Un gigante muere

No la veremos más. Su desmesura presidía el hayedo desde el más recóndito de sus rincones: el espacio reservado del bosque mágico. Allí, su colosal figura tenía el mérito de destacar en un enclave donde todo es sobresaliente. Hasta que días atrás una fuerte ráfaga de viento la derrumbó. El haya más vieja del lugar, leyenda viva del patrimonio vegetal, ya solo es leyenda y astillas. 

Su familiar y querida figura de enorme enramada se fundía con el Monte del Chaparral. El tronco ciclópeo mostraba en la blanquecina piel el paso de los años, de las tormentas, de la caricia de los elementos y animales. Y asomadas a ras de suelo las poderosas raíces, nervudas manos de incontables dedos, con los que el coloso se asía a las rocas y las grietas abiertas en la áspera ladera. El gigante ha seguido el camino de otros fabulosos vegetales como su hermana mayor, la también desaparecida hace ya medio siglo Haya de la Buena Moza. 

Incluida por pleno derecho en el catálogo de los árboles monumentales, este haya era la abuela vegetal de nuestros montes y bosques. Excepcional en sus proporciones, no lo fue menos en su singular circunstancia de incluirse entre las hayas más meridionales de la península Ibérica. 

Árbol atlántico donde los haya, este espécimen sobrevivió en un mínimo oasis de frescor y humedad en mitad de una sierra que fue desnudada de sus ropajes vegetales más húmedos a fuerza de siglos de hachazo y tea. Dicen los que saben que antaño la Sierra de Guadarrama, el Sistema Central entero, estaba tapizado por bosques iguales a este hayedo relíctico. Desaparecieron por acción del hombre. Sólo se salvaron unos cuantos pies escondidos en los más recónditos pliegues de las sierras centrales, donde se aunaron la lejanía del hombre con la humedad de las galernas cantábricas. 

Igual que el rey del cercano Patones, quien ejerció su soberanía en esta localidad madrileña mucho tiempo, sin que se enterase ni el monarca de España ni los invasores franceses, gracias al remoto aislamiento de su pueblecito, nuestro haya reinó en el Monte del Chaparral cientos de años. 

Su posición anclada a una empinada cuesta, el suelo reblandecido por la humedad invernal, el terreno rocoso al que apenas lograban sujetarse y lo descompensado de sus proporciones, con una copa tan voluminosa como pesada, fueron circunstancias que tuvieron al árbol en vilo los últimos tiempos. Los fuertes vientos reinantes muchas jornadas de este fin de invierno han sido a la postre los responsables del fin del titán vegetal. Un ventarrón de 75 kilómetros por hora empujó la vela que era la desmesura de la enramada, haciendo vanos sus esfuerzos por agarrarse a la vida. 
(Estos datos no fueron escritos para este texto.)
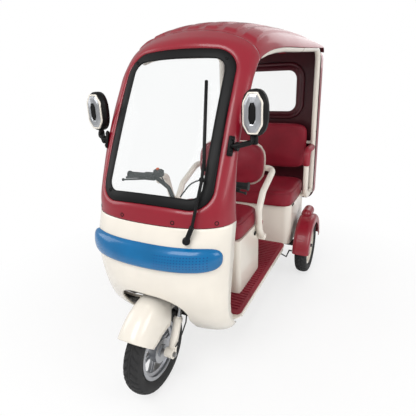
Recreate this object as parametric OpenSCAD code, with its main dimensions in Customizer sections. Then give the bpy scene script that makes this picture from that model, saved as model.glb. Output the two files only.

Murió, por tanto, de muerte natural. En mitad de la pendiente permanece el enorme hueco donde se agarraba la planta y a su alrededor, las decenas de vástagos del gigante han quedado huérfanos de su madre. No importa, seguirán creciendo. 

En cualquier caso y con la tristeza que produce la pérdida de un ejemplar tan sobresaliente como este haya, conviene que las ramas no oculten el bosque. Y este bosque no es otro que el más famoso de los madrileños y uno de los tres más conocidos de la península Ibérica. A pesar de su escaso tamaño: no más de 200 hectáreas. 
No sólo es eso el Monte del Chaparral. Mucho más importante resulta lo que señala Antonio López Lillo, insigne botánico y gran conocedor de los árboles monumentales madrileños: «El Hayedo de Montejo es, casi con toda seguridad, el bosque mejor estudiado científicamente de España. Desde que la Comunidad estableció un convenio científico con la cátedra de Anatomía y Fisiología Vegetal de la Escuela Técnica Superior de Ingenieros de Montes, hace ahora 20 años, se han realizado un gran número de estudios sobre la vida de este ejemplar y singular bosque. Y esto conviene saberse, pues creo que los madrileños no están suficientemente enterados de la importante investigación que se lleva en este lugar único y que es muy valorada por científicos europeos». 

Dentro de este seguimiento destaca la recogida de semillas que forman parte de un banco genético. De ellas saldrán las hijas y nietas de ésta y otras estirpes vegetales que acaso vuelvan a cubrir las laderas de nuestras sierra. Para que acaso también, nuestros hijos y nietos puedan colocarse a su sombra como un día hicimos nosotros.